We hung out at the strip waiting for the plane.  It disgorged some people and we climbed on. We took off then landed 10 minutes later at another strip to pick up more people.  Then one more short hop to another to let one person off.  Then we headed off to Dar.  A man with our names on a board was waiting outside the domestic terminal to take us to the hotel.  Dar is a wonderful place with an incredible mix of people, Arab, African and Indian. We did not see a single white face on the streets that are all a very hustle and a bustle; it is a teeming ant heap of humanity. It would be good to spend some time there and explore this vast sprawling city. The markets look absolutely amazing, people also set up shop on the streets.  I saw rows and rows of shoes for sale at one point.

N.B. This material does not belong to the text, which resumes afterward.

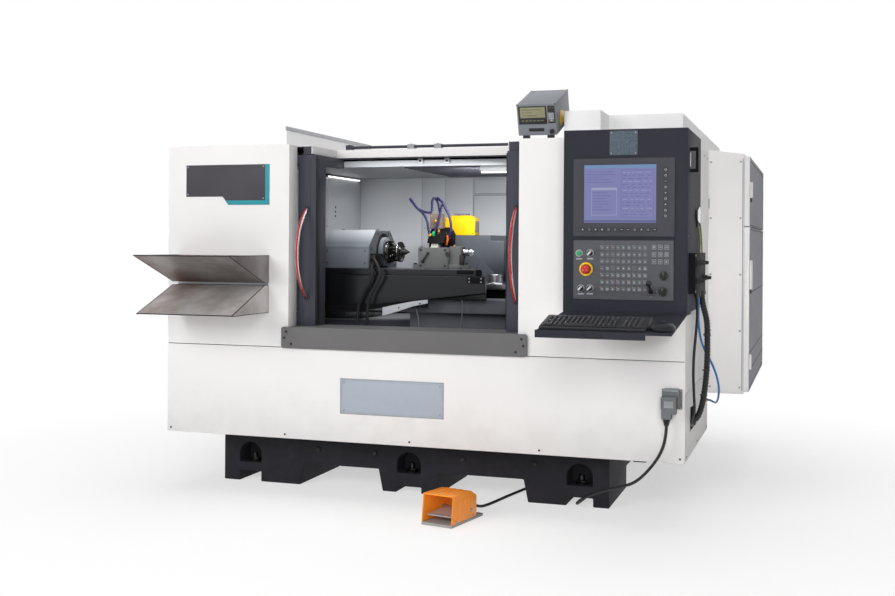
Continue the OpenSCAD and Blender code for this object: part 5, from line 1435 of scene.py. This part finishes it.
# %% Gauge
ON_GAUGE = Matrix.Translation((1742, 140, 1698)) @ Matrix.Rotation(math.radians(20), 4, "X")
lcd = moulded("olive display", "8B8A6B", 0.2, 0.01)
lcd_dark = moulded("display bars", "6B6B50", 0.2, 0.01)
gauge_feet = [((1755, 120, 1660), (1910, 200, 1704), 1)]
rounded("gauge_shell", "gauge_case", "machine", "gauge_paint", [gauge_coat, black_plastic], 3, 3,
        gauge_feet)
block((7, -1.2, 52), (138, 2.6, 136), 2, 0, ON_GAUGE)
block((15, -1.6, 82), (131, 0, 131), 1, 1, ON_GAUGE)
for z, end in ((92, 94), (105, 72), (118, 112)):
    slab((24, -1.9, z), (end, -1.5, z + 3), 0.2, 2, ON_GAUGE)
row(6, (18, 0, 0), (20, -1.9, 66), (32, -1.1, 72), 0.5, 2, ON_GAUGE)
block((143, -1.4, 56), (176, 1, 136), 1.5, 0, ON_GAUGE)
for x, z in product((147, 156, 165), (66, 75.5, 85, 94.5)):
    tint = {(147, 66): 4, (165, 66): 5}.get((x, z), 3)
    slab((x, -4.6, z), (x + 6.5, -2.8, z + 6.5), 0.6, tint, ON_GAUGE)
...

 The Royal Palm (Movenpick) Hotel was fine. It certainly was an "international" one. We went to the bar and found a large party of Brazilians there.

Up at 5.45 in the morning for a 6.30 pick up. On the drive to the airport I discovered that roundabouts are called "Keep lefties". We saw a part of the Dar rush hour. Women standing with plastic bags balanced on top of their heads or large plastic buckets. At the Airport we went through various bits of security.  They take away our bottle of water, give Kim's bag a good rummage but leave the large bottles of suntan lotion.

The advantage of the daytime flight is that you get to see the vastness of the Sahara desert as you fly for hours over it.  I finished the final entries for this journal as we crossed the French coast somewhere near Nice. 

Another fantastic time in Tanzania. The game was spectacular, especially the elephants; the people so friendly and pleasant as always; and the accommodation top notch. We started off in a basic tent, then progressed to a tent within a thatched banda then finally a full on banda. For us, Mwagusi still leads by a substantial margin.